In this context, the appeal of the 11 countries looks not as a separate emotional statement, but as part of a broader attempt to make entry to Europe more manageable and politically aligned. For some states, the main argument is security, for others - sanctions logic, for a third - a reputational issue: whether Europe can simultaneously support Ukraine and leave usual opportunities for leisure tourism from the aggressor country.
That is why further development of this topic should be evaluated not by loud headlines, but by specific documents: whether the European Commission will propose changes to the Visa Code, whether they will be mandatory, which categories of trips will be covered, and whether exceptions will remain for humanitarian, family, journalistic, and opposition cases.
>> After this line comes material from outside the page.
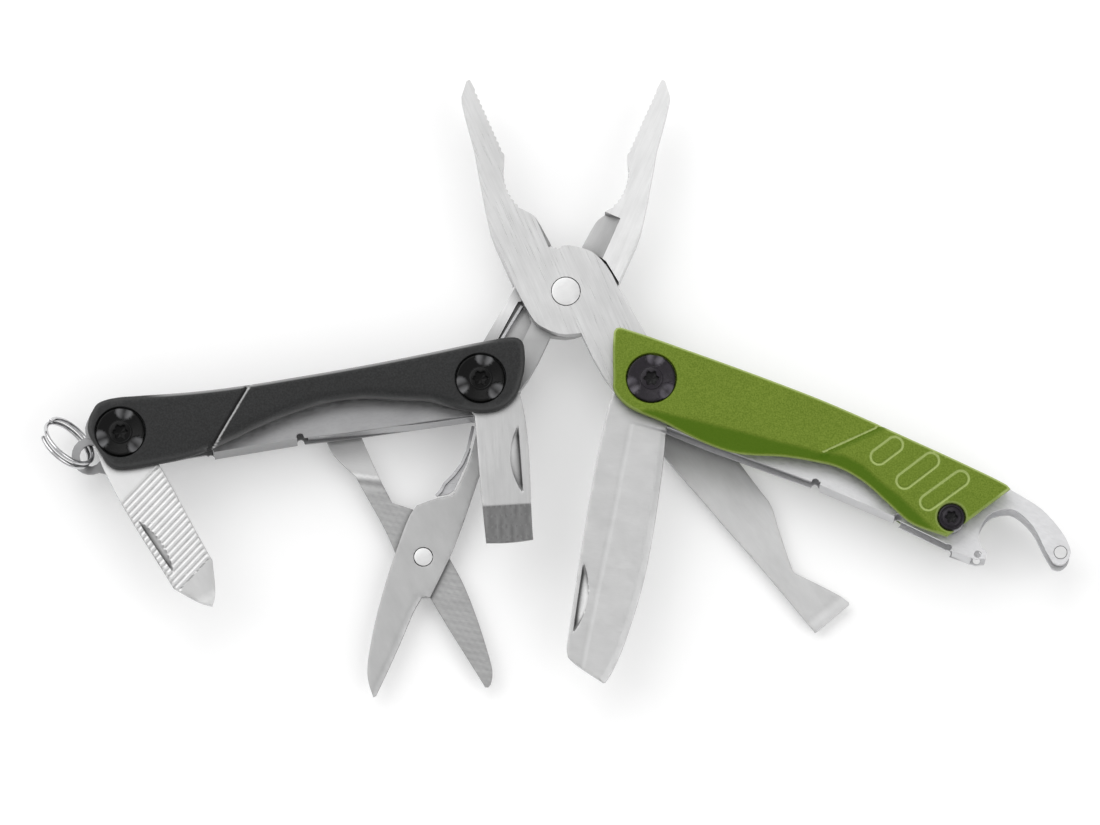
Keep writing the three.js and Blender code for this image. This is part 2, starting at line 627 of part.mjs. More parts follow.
const driver = groupAt(assembly, leftPivot, DRIVER_ANGLE);
const driverOutline = outline(
  curve([2, -2.6], [0, -3.2], [-2.4, -2.2], [-3.2, 0], [-2.6, 2.4], [-0.4, 4.2], [3, 5.4]),
  [17.5, 5.75],
  curve([22.5, 5.85], [22.75, 2.7], [22.6, -0.6]),
  [17.5, -0.8],
  [5, -1.1],
);
const driverBlade = cut(
  slab(driverOutline, Z.driver),
  disc([0, 0], POST_HOLE, THROUGH, FINE),
  bevelCut([17.6, 8], [17.6, -4], Z.driver[1], 0.42, 6),
  nick([6.75, 4.5], [16, 4.6], Z.driver[1], 0.5, 1.1),
);
piece(driver, 'flat_driver', driverBlade, 'steel');

const FILE_RIBS = 18;
const RIB_PITCH = 0.8;
const file = groupAt(leftHandle, LEFT_REAR, FILE_ANGLE - LEFT_ANGLE);
const fileOutline = outline(
  curve([0, -4], [-2.4, -3.2], [-3.1, -1], [-2.6, 1.2], [0, 2]),
  [21.6, 1.9],
  [26, -0.3],
  [27, -1.3],
  [26, -2.3],
  [22.2, -4.6],
  [6, -4.7],
);
const ribs = [];
for (let i = 0; i < FILE_RIBS; i += 1) {
  const w = 6.5 + RIB_PITCH * i;
  ribs.push(ribbon([[w, 2.4], [w + 2.2, -5]], 0.3, [Z.driver[1] - 0.13, ABOVE]));
}
const fileBlade = cut(
  slab(fileOutline, Z.driver),
  disc([0, 0], POST_HOLE, THROUGH, FINE),
  ...ribs,
  nick([12, -3.9], [20.2, -3.5], Z.driver[1], 0.45, 0.9),
);
piece(file, 'file', fileBlade, 'steel');

const scissors = groupAt(assembly, leftPivot, SCISSORS_ANGLE);
const scissorsOutline = outline(
  curve([6.4, 1.4], [3.2, 0.9], [2.4, -1.2], [0, -3], [-2.8, -1.4], [-2.8, 1.6], [0, 3.2], [3.5, 3.5]),
  [11.8, 3.7],
  [22.5, 3.6],
  [29.5, 2.85],
  [29.9, 1.75],
  curve([31.8, 1.4], [38.9, 0.9], [44.8, 0.3]),
  [45.1, 0],
  curve([43.5, -1.2], [41.4, -2.1], [34.3, -3.3], [25.3, -3.7], [19.4, -3.5]),
  [18, -3.1],
  [16.3, -1],
  curve([15.2, 0.8], [14.4, 1.3], [10.2, 1.65]),
);
const scissorsBlade = cut(
  slab(scissorsOutline, Z.scissors),
  disc([0, 0], POST_HOLE, THROUGH, FINE),
  disc(SCISSORS_RIVET, SCISSORS_RIVET_RADIUS + PLAY, THROUGH, FINE),
);
piece(scissors, 'scissors_blade', scissorsBlade, 'steel');
const rivetShaft = disc(SCISSORS_RIVET, SCISSORS_RIVET_RADIUS, [Z.lever[0], Z.scissors[1]], FINE);
piece(scissors, 'scissors_rivet', rivetShaft, 'polished');

const lever = groupAt(scissors, SCISSORS_RIVET, -SCISSORS_ANGLE);
const leverOutline = outline(
  [-13.7, 17],
  curve([-13.3, 16.2], [-12.3, 14.3], [-10.2, 12.2], [-9.3, 11.4]),
  [-3.8, 0.5],
  curve([-3.4, -1.6], [-1.6, -3.6], [0.9, -5.4]),
  [3.7, -10.1],
  [8.2, -17.4],
  curve([8.5, -17.9], [9, -17.9], [9.4, -17.2], [9.5, -15.8], [9.3, -14.7]),
  [5.8, -4.3],
  curve([3.5, 0.15], [1.6, 3.4], [-1.5, 6.8]),
  [-4.3, 7.7],
  [-6, 11.1],
  [-8.9, 17.7],
  [-10.6, 19.2],
);
const leverBlade = slab(leverOutline, Z.lever)
  .subtract(disc([0, 0], SCISSORS_RIVET_RADIUS + PLAY, THROUGH, FINE));
piece(lever, 'scissors_lever', leverBlade, 'steel');

// The spring is a leaf along the front arm with a lower web behind it; its foot bears on the blade.
const scissorsLeaf = [[5, 0.6], [8.5, 1], [10.5, 0.85], [12.4, 0.25], [13.9, -0.5], [15, -0.65], [15.8, -1]];
const scissorsWeb = outline(
  [8, 1],
  curve([10.5, 0.85], [12.4, 0.25], [13.9, -0.5]),
  [14.9, -0.6],
  [15.75, -0.8],
  [15, 0.5],
  [14.3, 1],
  [10.2, 1.4],
  [8, 1.3],
);
const scissorsSpring = ribbon(scissorsLeaf, 0.4, Z.scissors)
  .add(slab(scissorsWeb, [Z.scissors[0], Z.scissors[1] - 0.35]));
piece(scissors, 'scissors_spring', scissorsSpring, 'spring');

// ---------------------------------------------------------------- lanyard ring
const RING_RADIUS = 3.85; // middle of the wire
const WIRE = 0.36;
const RING_START = rad(-133); // where the wire's first end lies, opposite the ear
const RING_TURNS = 1.9;
const RING_CENTRE = [-57.15, 1.15, 6.15]; // in the left handle's frame
const RING_HEADING = -57; // direction of the ring's level diameter, in the left handle's frame
const RING_TILT = -57; // of the ring's plane about that diameter

class Coil extends THREE.Curve {
  getPoint(t, target = new THREE.Vector3()) {
    const angle = RING_START + 2 * Math.PI * RING_TURNS * t;
    const lift = (t - 0.5) * 2.3 * WIRE * RING_TURNS;
    return target.set(RING_RADIUS * Math.cos(angle), RING_RADIUS * Math.sin(angle), lift);
  }
}

function wireSection() {
  const shape = new THREE.Shape();
  for (let i = 0; i < 6; i += 1) {
    const angle = (Math.PI * i) / 3;
    if (i === 0) shape.moveTo(WIRE, 0);
    else shape.lineTo(WIRE * Math.cos(angle), WIRE * Math.sin(angle));
  }
  return shape;
}

const lanyard = new THREE.Group();
lanyard.position.set(...RING_CENTRE);
lanyard.rotation.set(rad(RING_TILT), 0, rad(RING_HEADING), 'ZYX');
leftHandle.add(lanyard);
const coilGeometry = new THREE.ExtrudeGeometry(wireSection(), {
  steps: 44,
  curveSegments: 1,
  bevelEnabled: false,
  extrudePath: new Coil(),
});
piece(lanyard, 'lanyard_ring', solid(coilGeometry), 'polished');

// The origin: middle of the bounding box's bottom.
const box = new THREE.Box3().setFromObject(assembly, true);
const middle = box.getCenter(new THREE.Vector3());
assembly.position.set(-middle.x, -middle.y, -box.min.z);
const part = new THREE.Group();
part.add(assembly);

export default part;
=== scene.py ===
"""Looks of the butterfly multi tool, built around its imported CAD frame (metres, +Z up)."""

import json
import math

import bmesh
import bpy
import numpy as np
from mathutils import Matrix, Vector
from mathutils.geometry import delaunay_2d_cdt


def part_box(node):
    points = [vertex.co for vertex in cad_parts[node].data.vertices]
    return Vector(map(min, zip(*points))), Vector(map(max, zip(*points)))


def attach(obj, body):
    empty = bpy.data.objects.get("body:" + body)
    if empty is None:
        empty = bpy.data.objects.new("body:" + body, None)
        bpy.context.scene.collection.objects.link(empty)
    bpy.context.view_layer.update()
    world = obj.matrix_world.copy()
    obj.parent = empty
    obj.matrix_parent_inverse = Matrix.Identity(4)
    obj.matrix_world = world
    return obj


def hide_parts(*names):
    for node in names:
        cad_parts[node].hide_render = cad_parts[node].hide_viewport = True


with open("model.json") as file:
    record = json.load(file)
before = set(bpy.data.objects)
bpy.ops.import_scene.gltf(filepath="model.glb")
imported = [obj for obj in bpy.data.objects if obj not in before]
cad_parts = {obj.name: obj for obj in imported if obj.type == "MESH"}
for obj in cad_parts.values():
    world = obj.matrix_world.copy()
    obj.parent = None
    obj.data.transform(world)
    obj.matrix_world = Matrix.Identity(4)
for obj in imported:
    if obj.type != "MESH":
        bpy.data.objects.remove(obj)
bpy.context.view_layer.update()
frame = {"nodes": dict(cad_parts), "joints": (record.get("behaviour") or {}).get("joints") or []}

MM = 0.001
JOINTS = {joint["name"]: joint for joint in frame["joints"]}
LEFT_ANGLE = math.radians(9)  # nose direction of the black handle
RIGHT_ANGLE = math.radians(-22.1)  # rear direction of the green handle


def joint_point(name):
    x, y, _ = JOINTS[name]["pos_m"]
    return Vector((x, y))


LEFT_PIVOT = joint_point("left_handle_fold")
LEFT_REAR = joint_point("file_fold")
RIGHT_PIVOT = joint_point("right_handle_fold")
PLIER_PIVOT = joint_point("jaw_grip")


def centre(node):
    low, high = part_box(node)
    return (low + high) / 2


RIGHT_END = centre("right_end_screw").xy


HANDLES = {"left": (LEFT_PIVOT, LEFT_ANGLE), "right": (RIGHT_PIVOT, RIGHT_ANGLE)}


def placed(origin, angle, points):
    """Points of a part's own frame (mm) in the row frame (m)."""
    turned = Matrix.Rotation(angle, 2)
    return [origin + turned @ Vector(p) * MM for p in points]


def handle_point(side, x, y):
    """A point of a handle's own frame (mm) in the row frame (m)."""
    return placed(*HANDLES[side], [(x, y)])[0]


# ---------------------------------------------------------------- outlines cut from the CAD
CORNER = math.radians(32)  # on a scale, a sharper turn than this is a real corner
TOOL_CORNER = math.radians(19)  # the same on a tool
STRAIGHT = math.radians(0.4)  # a turn smaller than this is no turn
TINY = 1e-9  # a length (m) too short to have a direction
FAR = 1e9  # beyond any distance here


def section_loops(node, level):
    """Closed loops (m) where a CAD node crosses a height (mm)."""
    mesh = bmesh.new()
    mesh.from_mesh(frame["nodes"][node].data)
    bmesh.ops.bisect_plane(
        mesh,
        geom=mesh.verts[:] + mesh.edges[:] + mesh.faces[:],
        plane_co=(0, 0, level * MM),
        plane_no=(0, 0, 1),
        clear_inner=True,
        clear_outer=True,
    )
    bmesh.ops.remove_doubles(mesh, verts=mesh.verts, dist=0.002 * MM)
    loops = []
    waiting = set(mesh.verts)
    while waiting:
        start = min(waiting, key=lambda v: (round(v.co.x, 7), round(v.co.y, 7)))
        loop = [start]
        waiting.discard(start)
        here = start
        while True:
            onward = [e.other_vert(here) for e in here.link_edges]
            onward = [v for v in onward if v in waiting]
            if not onward:
                break
            here = onward[0]
            waiting.discard(here)
            loop.append(here)
        loops.append([Vector(v.co.xy) for v in loop])
    mesh.free()
    return [loop for loop in loops if len(loop) > 2]


def turn_at(before, here, after):
    first = here - before
    second = after - here
    if first.length < TINY or second.length < TINY:
        return 0.0
    return abs(first.angle(second))


def catmull(p0, p1, p2, p3, t):
    """A point of the Catmull-Rom curve from p1 to p2."""
    return 0.5 * (
        2 * p1
        + (p2 - p0) * t
        + (2 * p0 - 5 * p1 + 4 * p2 - p3) * t * t
        + (3 * p1 - p0 - 3 * p2 + p3) * t * t * t
    )


def straightened(loop):
    """Drops the points that lie on a straight run."""
    kept = []
    count = len(loop)
    for i, here in enumerate(loop):
        if turn_at(loop[i - 1], here, loop[(i + 1) % count]) > STRAIGHT:
            kept.append(here)
    return kept


def smoothed(loop, spacing, corner):
    """The loop with its faceted curves made round; real corners stay sharp."""
    loop = straightened(loop)
    count = len(loop)
    sharp = [turn_at(loop[i - 1], loop[i], loop[(i + 1) % count]) > corner for i in range(count)]
    fine = []
    for i, p1 in enumerate(loop):
        p2 = loop[(i + 1) % count]
        p0 = p1 - (p2 - p1) if sharp[i] else loop[i - 1]
        p3 = p2 + (p2 - p1) if sharp[(i + 1) % count] else loop[(i + 2) % count]
        reach = (p2 - p1).length
        p0 = p1 + (p0 - p1).normalized() * reach if (p0 - p1).length > TINY else p0
        p3 = p2 + (p3 - p2).normalized() * reach if (p3 - p2).length > TINY else p3
        steps = max(1, round(reach / (spacing * MM)))
        for step in range(steps):
            fine.append(catmull(p0, p1, p2, p3, step / steps))
    return fine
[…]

Until such details are available, the most accurate formula is this: Europe is preparing the ground for targeted tightening, but final rules have not yet been adopted.
Conclusion
The call of 11 countries for stricter rules for Russian tourist visas is one of the most noticeable visa signals of the beginning of the summer of 2026. It does not change the rules for all tourists today, but it shows the direction of policy: less tolerance for non-essential trips from Russia, more attention to security and stronger pressure on Schengen countries that issue the most visas.
For travelers, the main conclusion is practical: any trips to Europe increasingly depend on the accuracy of documents, the relevance of rules, and readiness for checks. For the tourism market, this means that political decisions can again quickly change demand, routes, and behavior of clients. And for Schengen, this is another test of the ability to act as a single zone, rather than as a set of different consular practices under a common visa label.